Sociolinguiste, Isabelle LeBlanc est professeure adjointe au Département d’études françaises, secteur linguistique, de l’Université de Moncton depuis 2019, mais elle entretient un lien étroit avec l’institution depuis plus de vingt ans. Elle a obtenu deux diplômes de l’Université de Moncton : un B.A. multidisciplinaire en 2006, conjointement avec l’Université de Poitiers, et un doctorat en sciences du langage en 2019. Elle a également étudié à l’Université d’Ottawa, d’où elle a obtenu une maîtrise en science politique, ainsi qu’à la University of New York in Prague, à l’Institut d’études politiques de Paris et à l’Université de Fribourg en Suisse.

Repenser les rapports complexes entre langue et genre

Dans sa thèse de doctorat, Isabelle LeBlanc s’est intéressée aux processus historiques de la construction identitaire des femmes en Acadie et au rôle des idéologies linguistiques dans le déploiement de stéréotypes culturels liés à cette identité de genre.

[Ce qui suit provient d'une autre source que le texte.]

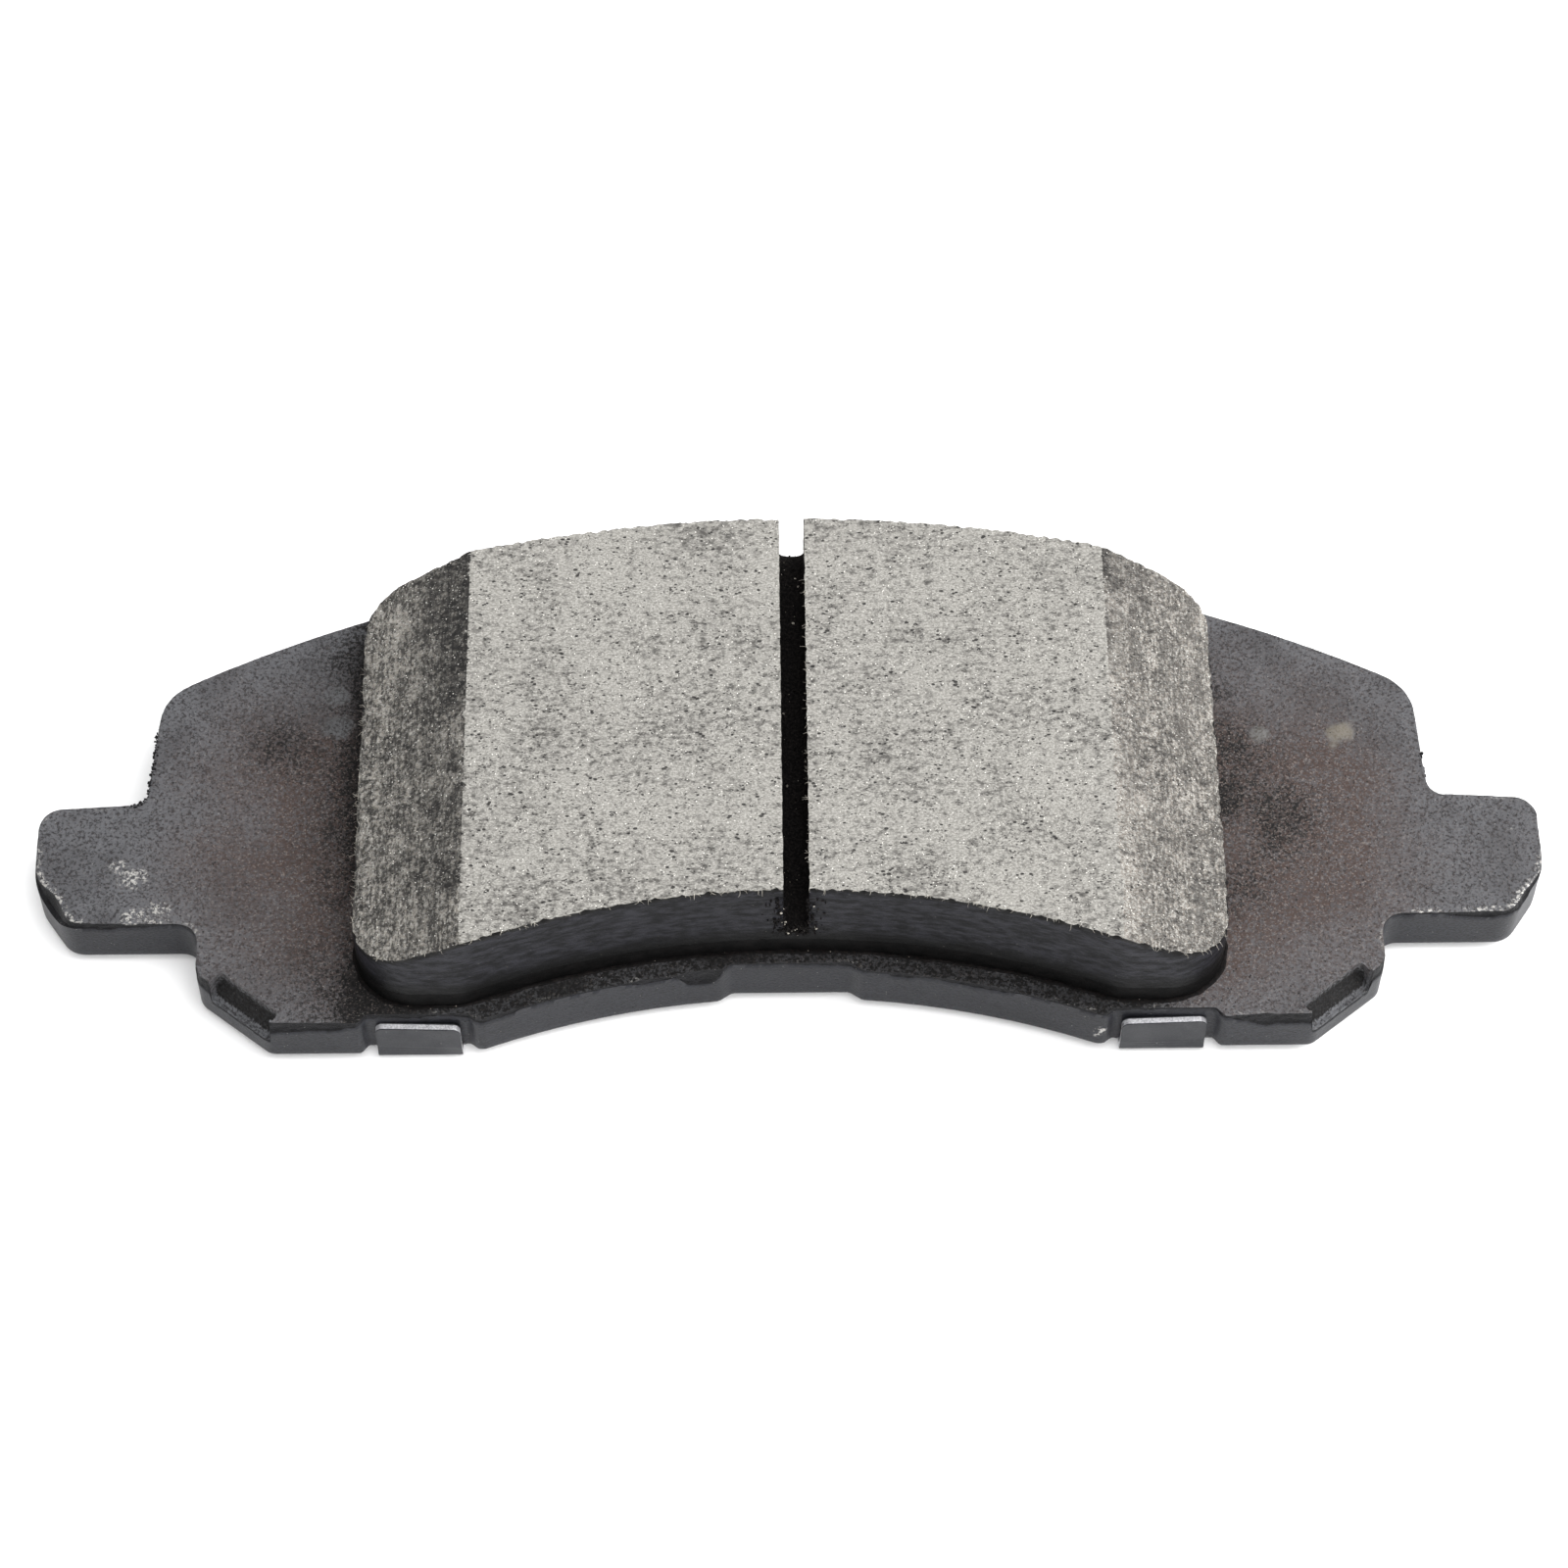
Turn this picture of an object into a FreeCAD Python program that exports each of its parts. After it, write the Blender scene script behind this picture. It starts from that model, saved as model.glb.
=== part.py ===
import FreeCAD, Part
import math
import os

# Disc brake pad: a stamped steel backing plate, the bonded friction lining and a bonded noise shim.
# Frame: +X along the pad, +Y radially outward from the disc's axle, +Z out of the friction face.
# Origin: under the middle of the whole pad, on the plane that the shim rests on. Millimetres.

# Backing plate. Heights up the pad are counted from its lower edge.
plate_thickness = 5.9
plate_height = 50.1
plate_outer_radius = 120.0
plate_inner_radius = 79.0
plate_inner_rise = 5.3
shoulder_half_width = 58.3
neck_half_width = 59.0
shoulder_radius = 5.0
neck_radius = 1.6
ear_half_span = 68.8
ear_top_height = 22.75
ear_side_height = 15.0
ear_bottom_height = 10.5
ear_chamfer_width = 3.1
ear_top_slope = 0.5
ear_top_radius = 2.2
ear_side_radius = 4.0
ear_bottom_radius = 2.4
foot_half_width = 53.6
foot_corner_height = 5.2
foot_bottom_half_width = 47.0
foot_inner_radius = 2.0
foot_corner_radius = 1.5
step_half_width = 5.3
step_side_run = 1.2
step_depth = 0.55
step_radius = 0.8
# Stamped edge: rolled where the punch entered, upright where it sheared, drawn in where it tore.
die_roll_radius = 0.6
torn_band_height = 1.9
torn_band_inset = 0.35
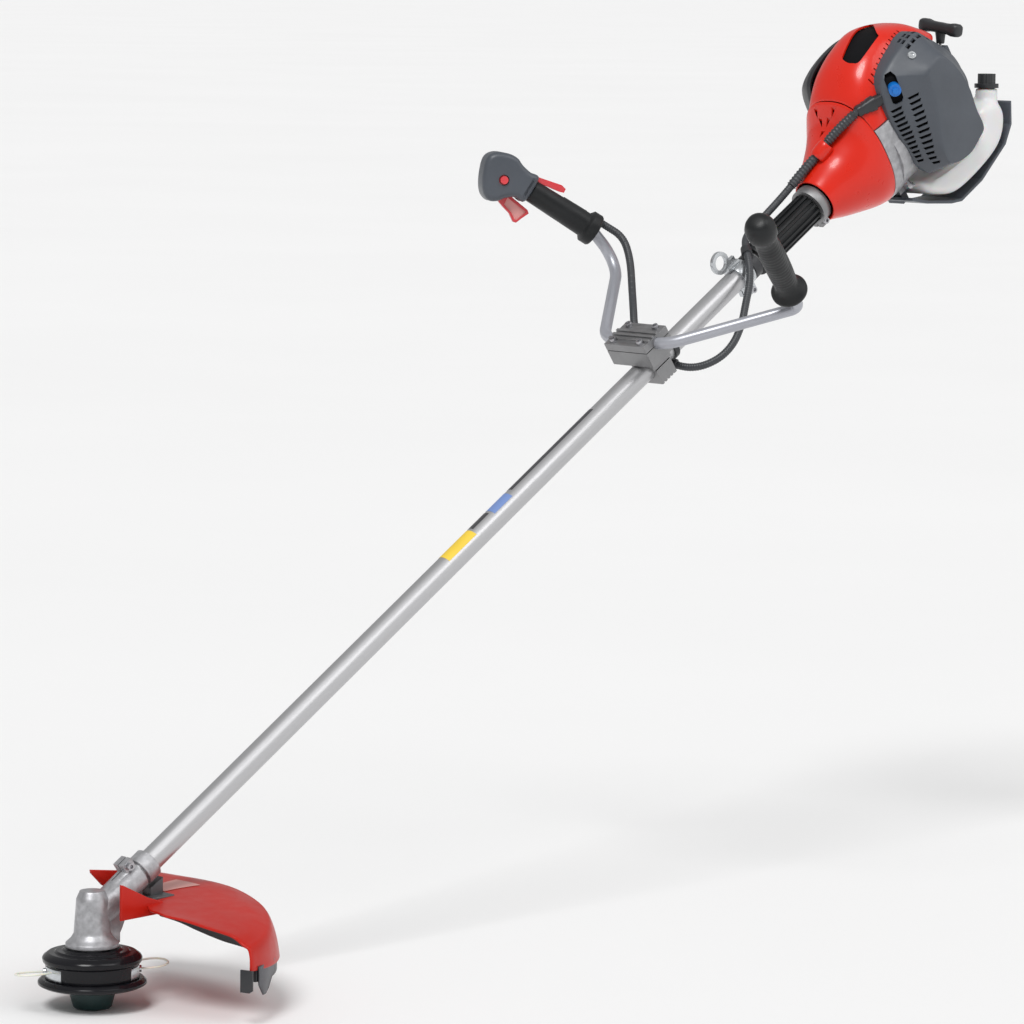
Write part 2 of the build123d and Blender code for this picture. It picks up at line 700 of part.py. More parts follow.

Les femmes comme groupe social ont été construites, dans le discours traditionnel acadien, comme étant dévouées aux rôles maternels, notamment à la transmission culturelle de la langue.

« Le discours nationaliste sur les femmes et la langue a trop souvent réduit le rôle de la femme à l’espace privé, alors qu’en réalité, les Acadiennes ont contribué de manière considérable au débat public sur le français. »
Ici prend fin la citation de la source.